▶ **EXERCISE REQUIREMENTS**:
Give the count of lines holding the string "only" and nothing else.

▶ **DATA EXTRACT**:
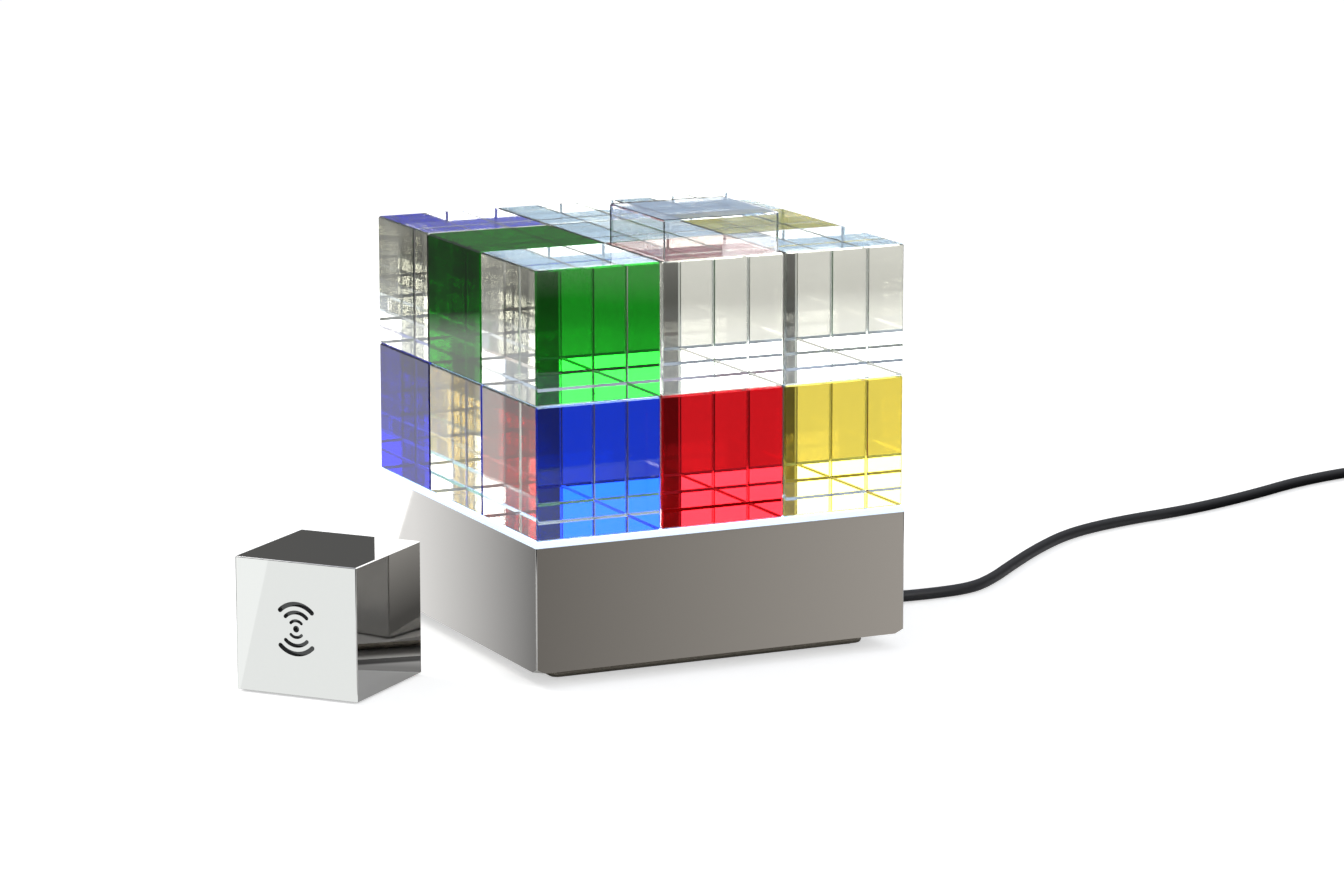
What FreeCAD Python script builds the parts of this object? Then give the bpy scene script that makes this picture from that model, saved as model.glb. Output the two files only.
---
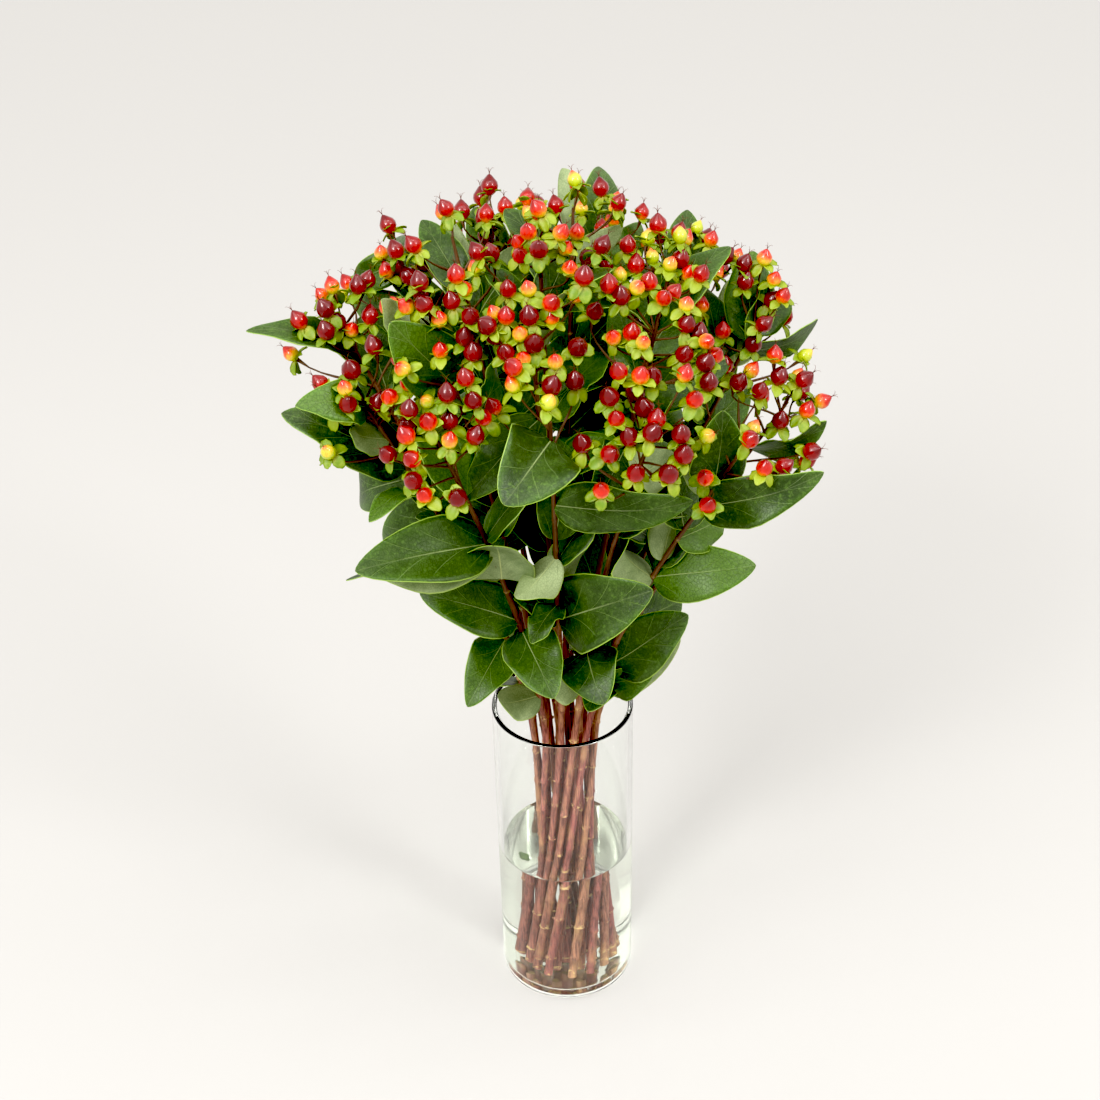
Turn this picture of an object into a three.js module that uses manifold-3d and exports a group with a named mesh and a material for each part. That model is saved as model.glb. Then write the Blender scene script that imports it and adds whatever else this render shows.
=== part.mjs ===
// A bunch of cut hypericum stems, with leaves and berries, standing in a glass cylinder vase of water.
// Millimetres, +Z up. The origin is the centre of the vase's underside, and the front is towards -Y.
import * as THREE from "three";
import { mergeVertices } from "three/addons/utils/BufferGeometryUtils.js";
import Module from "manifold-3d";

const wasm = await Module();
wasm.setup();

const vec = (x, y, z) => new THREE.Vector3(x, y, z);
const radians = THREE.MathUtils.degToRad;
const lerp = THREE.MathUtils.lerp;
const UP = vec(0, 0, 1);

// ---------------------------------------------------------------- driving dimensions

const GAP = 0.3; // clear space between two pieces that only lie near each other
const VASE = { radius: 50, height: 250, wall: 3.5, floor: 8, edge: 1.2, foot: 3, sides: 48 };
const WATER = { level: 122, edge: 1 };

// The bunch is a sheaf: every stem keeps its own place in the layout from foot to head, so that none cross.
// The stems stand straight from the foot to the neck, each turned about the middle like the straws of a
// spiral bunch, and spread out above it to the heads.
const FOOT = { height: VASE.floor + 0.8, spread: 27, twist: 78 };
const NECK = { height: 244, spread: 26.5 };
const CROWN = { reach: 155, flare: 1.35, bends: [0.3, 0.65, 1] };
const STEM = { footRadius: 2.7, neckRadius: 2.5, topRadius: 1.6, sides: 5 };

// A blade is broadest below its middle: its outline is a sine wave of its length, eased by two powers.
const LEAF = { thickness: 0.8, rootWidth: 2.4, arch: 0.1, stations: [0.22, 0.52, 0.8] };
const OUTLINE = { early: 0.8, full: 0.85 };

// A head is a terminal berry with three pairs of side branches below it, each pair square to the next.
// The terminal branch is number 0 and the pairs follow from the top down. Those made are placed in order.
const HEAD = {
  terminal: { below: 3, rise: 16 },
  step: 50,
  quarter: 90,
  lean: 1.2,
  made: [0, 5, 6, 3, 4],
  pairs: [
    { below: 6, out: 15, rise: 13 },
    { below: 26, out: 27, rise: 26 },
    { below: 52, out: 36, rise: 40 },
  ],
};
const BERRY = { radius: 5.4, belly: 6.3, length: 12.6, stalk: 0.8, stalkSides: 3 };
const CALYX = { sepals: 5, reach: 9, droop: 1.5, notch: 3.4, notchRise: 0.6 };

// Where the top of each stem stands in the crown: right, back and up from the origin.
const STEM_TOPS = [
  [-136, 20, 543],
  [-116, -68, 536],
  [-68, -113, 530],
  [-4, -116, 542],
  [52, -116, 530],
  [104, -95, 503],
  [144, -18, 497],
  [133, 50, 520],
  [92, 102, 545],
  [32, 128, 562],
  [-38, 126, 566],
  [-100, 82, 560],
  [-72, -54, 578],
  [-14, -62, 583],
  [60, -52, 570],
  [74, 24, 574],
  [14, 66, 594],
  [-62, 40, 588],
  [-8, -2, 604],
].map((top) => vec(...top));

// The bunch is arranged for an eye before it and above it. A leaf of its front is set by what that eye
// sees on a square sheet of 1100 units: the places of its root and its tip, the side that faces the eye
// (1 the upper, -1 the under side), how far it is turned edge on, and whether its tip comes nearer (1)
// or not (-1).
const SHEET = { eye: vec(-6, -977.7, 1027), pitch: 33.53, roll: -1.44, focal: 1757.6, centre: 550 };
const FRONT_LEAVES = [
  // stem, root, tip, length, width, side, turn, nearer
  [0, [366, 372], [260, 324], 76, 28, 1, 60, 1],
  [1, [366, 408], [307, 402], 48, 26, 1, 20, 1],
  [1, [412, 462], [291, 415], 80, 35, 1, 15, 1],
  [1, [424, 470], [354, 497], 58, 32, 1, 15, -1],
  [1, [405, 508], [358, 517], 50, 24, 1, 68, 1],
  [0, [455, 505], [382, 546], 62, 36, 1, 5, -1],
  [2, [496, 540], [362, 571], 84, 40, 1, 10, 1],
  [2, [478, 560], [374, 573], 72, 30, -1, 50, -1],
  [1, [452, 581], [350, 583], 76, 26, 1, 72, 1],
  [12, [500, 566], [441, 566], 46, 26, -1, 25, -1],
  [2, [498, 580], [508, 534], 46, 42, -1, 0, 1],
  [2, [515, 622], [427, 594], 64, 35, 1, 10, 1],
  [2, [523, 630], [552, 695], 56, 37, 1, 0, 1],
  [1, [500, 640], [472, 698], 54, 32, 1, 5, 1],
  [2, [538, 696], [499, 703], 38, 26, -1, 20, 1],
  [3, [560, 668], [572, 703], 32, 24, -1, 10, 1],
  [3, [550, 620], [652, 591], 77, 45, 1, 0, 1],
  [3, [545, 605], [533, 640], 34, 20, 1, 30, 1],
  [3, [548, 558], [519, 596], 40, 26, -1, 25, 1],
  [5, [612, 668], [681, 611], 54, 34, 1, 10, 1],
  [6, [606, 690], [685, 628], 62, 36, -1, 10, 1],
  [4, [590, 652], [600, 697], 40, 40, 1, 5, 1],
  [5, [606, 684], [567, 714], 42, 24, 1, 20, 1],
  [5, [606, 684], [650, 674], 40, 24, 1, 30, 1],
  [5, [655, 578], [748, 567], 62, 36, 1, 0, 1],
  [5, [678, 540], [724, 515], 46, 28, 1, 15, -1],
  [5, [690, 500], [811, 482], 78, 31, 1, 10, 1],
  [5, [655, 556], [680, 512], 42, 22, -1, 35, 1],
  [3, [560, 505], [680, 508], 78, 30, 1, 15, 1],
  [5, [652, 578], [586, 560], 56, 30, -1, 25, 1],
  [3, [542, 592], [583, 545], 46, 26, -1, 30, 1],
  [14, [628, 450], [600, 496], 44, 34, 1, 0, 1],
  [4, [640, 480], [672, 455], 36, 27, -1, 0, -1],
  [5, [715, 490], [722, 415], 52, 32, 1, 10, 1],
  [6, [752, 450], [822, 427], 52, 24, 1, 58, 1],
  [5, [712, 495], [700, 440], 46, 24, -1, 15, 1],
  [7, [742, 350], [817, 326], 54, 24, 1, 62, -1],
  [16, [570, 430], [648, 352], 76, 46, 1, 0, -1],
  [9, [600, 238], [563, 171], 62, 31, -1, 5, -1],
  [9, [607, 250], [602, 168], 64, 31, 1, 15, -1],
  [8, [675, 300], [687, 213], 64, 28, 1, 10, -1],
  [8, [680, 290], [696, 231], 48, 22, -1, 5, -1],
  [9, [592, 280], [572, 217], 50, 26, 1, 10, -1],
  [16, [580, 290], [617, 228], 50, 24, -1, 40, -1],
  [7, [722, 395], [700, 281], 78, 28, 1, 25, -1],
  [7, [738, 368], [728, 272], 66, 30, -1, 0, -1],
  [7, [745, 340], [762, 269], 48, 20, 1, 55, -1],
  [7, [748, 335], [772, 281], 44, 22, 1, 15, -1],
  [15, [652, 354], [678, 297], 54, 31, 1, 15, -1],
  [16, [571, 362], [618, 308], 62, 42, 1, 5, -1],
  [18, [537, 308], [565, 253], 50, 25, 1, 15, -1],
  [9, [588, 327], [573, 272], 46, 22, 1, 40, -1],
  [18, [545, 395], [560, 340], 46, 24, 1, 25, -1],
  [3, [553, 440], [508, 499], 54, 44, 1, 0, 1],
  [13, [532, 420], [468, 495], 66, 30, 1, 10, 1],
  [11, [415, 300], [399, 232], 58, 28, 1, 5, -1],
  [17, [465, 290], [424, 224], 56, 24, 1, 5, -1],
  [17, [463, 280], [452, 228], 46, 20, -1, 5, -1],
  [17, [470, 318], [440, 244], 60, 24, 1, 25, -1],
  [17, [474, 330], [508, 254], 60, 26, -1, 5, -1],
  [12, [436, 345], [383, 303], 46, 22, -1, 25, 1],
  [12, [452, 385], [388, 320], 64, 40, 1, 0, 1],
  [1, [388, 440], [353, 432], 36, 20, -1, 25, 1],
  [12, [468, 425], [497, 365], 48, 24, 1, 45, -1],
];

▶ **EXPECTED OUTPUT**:
2